___ Information shown

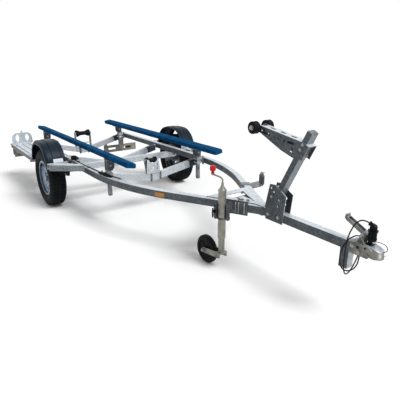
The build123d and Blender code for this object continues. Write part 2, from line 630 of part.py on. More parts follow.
def cross_envelope(place):
    # the cross member filled solid, to trim what stands on it
    x = CROSS_X[place]
    low = CROSS_LOW_Z[place]
    reach = RAIL_Y - RAIL_HALF
    h = CROSS_HEIGHT / 2 + 1
    rise = CROSS_END_Z - low
    outline = Polyline((0, -reach, low + rise - h), (0, 0, low - h), (0, reach, low + rise - h),
                       (0, reach, low + rise + h), (0, 0, low + h + 6), (0, -reach, low + rise + h), close=True)
    return Pos(x - CROSS_WIDTH / 2, 0, 0) * extrude(make_face(outline), amount=CROSS_WIDTH, dir=(1, 0, 0))


def front_pin_x():
    return CROSS_X["front"] + CROSS_WIDTH / 2 - FRONT_KEEL_RADIUS - KEEL_SIDE_GAP - 1


def keel_bracket_front():
    # a flared web on the cross member's front face, hollowed out at the top under the roller,
    # with two cheeks running back from it to the pin
    x = CROSS_X["front"] + CROSS_WIDTH / 2
    pin_x = front_pin_x()
    y = FRONT_KEEL_LENGTH / 2 + KEEL_SIDE_GAP
    out = y + KEEL_PLATE
    foot = CROSS_LOW_Z["front"] - CROSS_HEIGHT / 2
    neck = CROSS_LOW_Z["front"] + CROSS_HEIGHT / 2 + 18
    head = FRONT_KEEL_Z + 18
    cheek = side_plate([(x, neck), (x, head), (pin_x - 26, head + 6), (pin_x - 26, head - 34),
                        (pin_x + 6, neck)],
                       y, out)
    wide = out + FRONT_WEB_FLARE
    outline = Polyline((0, -wide, foot), (0, -wide, foot + 40), (0, -out, head), (0, out, head),
                       (0, wide, foot + 40), (0, wide, foot), close=True)
    web = Pos(x, 0, 0) * extrude(make_face(outline), amount=KEEL_PLATE, dir=(1, 0, 0))
    web -= Pos(x, 0, head + 12) * Rot(0, 90, 0) * Cylinder(y - 12, 4 * KEEL_PLATE)
    for z in (FRONT_KEEL_Z - 92, FRONT_KEEL_Z - 52):
        web -= slab(x - 1, x + KEEL_PLATE + 1, y - 18, y - 10, z, z + 26)
    for z in (FRONT_KEEL_Z - 94, FRONT_KEEL_Z - 64, FRONT_KEEL_Z - 34):
        web -= Pos(x, -y + 16, z) * Rot(0, 90, 0) * Cylinder(5, 4 * KEEL_PLATE)
    web -= Pos(x, 0, FRONT_KEEL_Z - 70) * Rot(0, 90, 0) * Cylinder(9, 4 * KEEL_PLATE)
    pin = pin_along_y(pin_x, FRONT_KEEL_Z, KEEL_PIN_RADIUS, -out - 8, out + 8)
    return cheek + mirrored(cheek) + web + pin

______

▶ **Exercise directions**
Write out the listing's lines exactly, from its first line through the line that contains "KEEL_SIDE_GAP - 1", and stop there.

▶ **Result of the exercise**
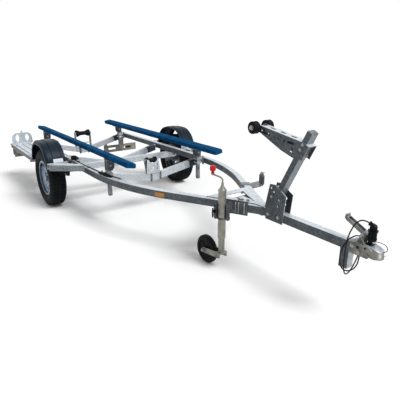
The build123d and Blender code for this object continues. Write part 2, from line 630 of part.py on. More parts follow.
def cross_envelope(place):
    # the cross member filled solid, to trim what stands on it
    x = CROSS_X[place]
    low = CROSS_LOW_Z[place]
    reach = RAIL_Y - RAIL_HALF
    h = CROSS_HEIGHT / 2 + 1
    rise = CROSS_END_Z - low
    outline = Polyline((0, -reach, low + rise - h), (0, 0, low - h), (0, reach, low + rise - h),
                       (0, reach, low + rise + h), (0, 0, low + h + 6), (0, -reach, low + rise + h), close=True)
    return Pos(x - CROSS_WIDTH / 2, 0, 0) * extrude(make_face(outline), amount=CROSS_WIDTH, dir=(1, 0, 0))


def front_pin_x():
    return CROSS_X["front"] + CROSS_WIDTH / 2 - FRONT_KEEL_RADIUS - KEEL_SIDE_GAP - 1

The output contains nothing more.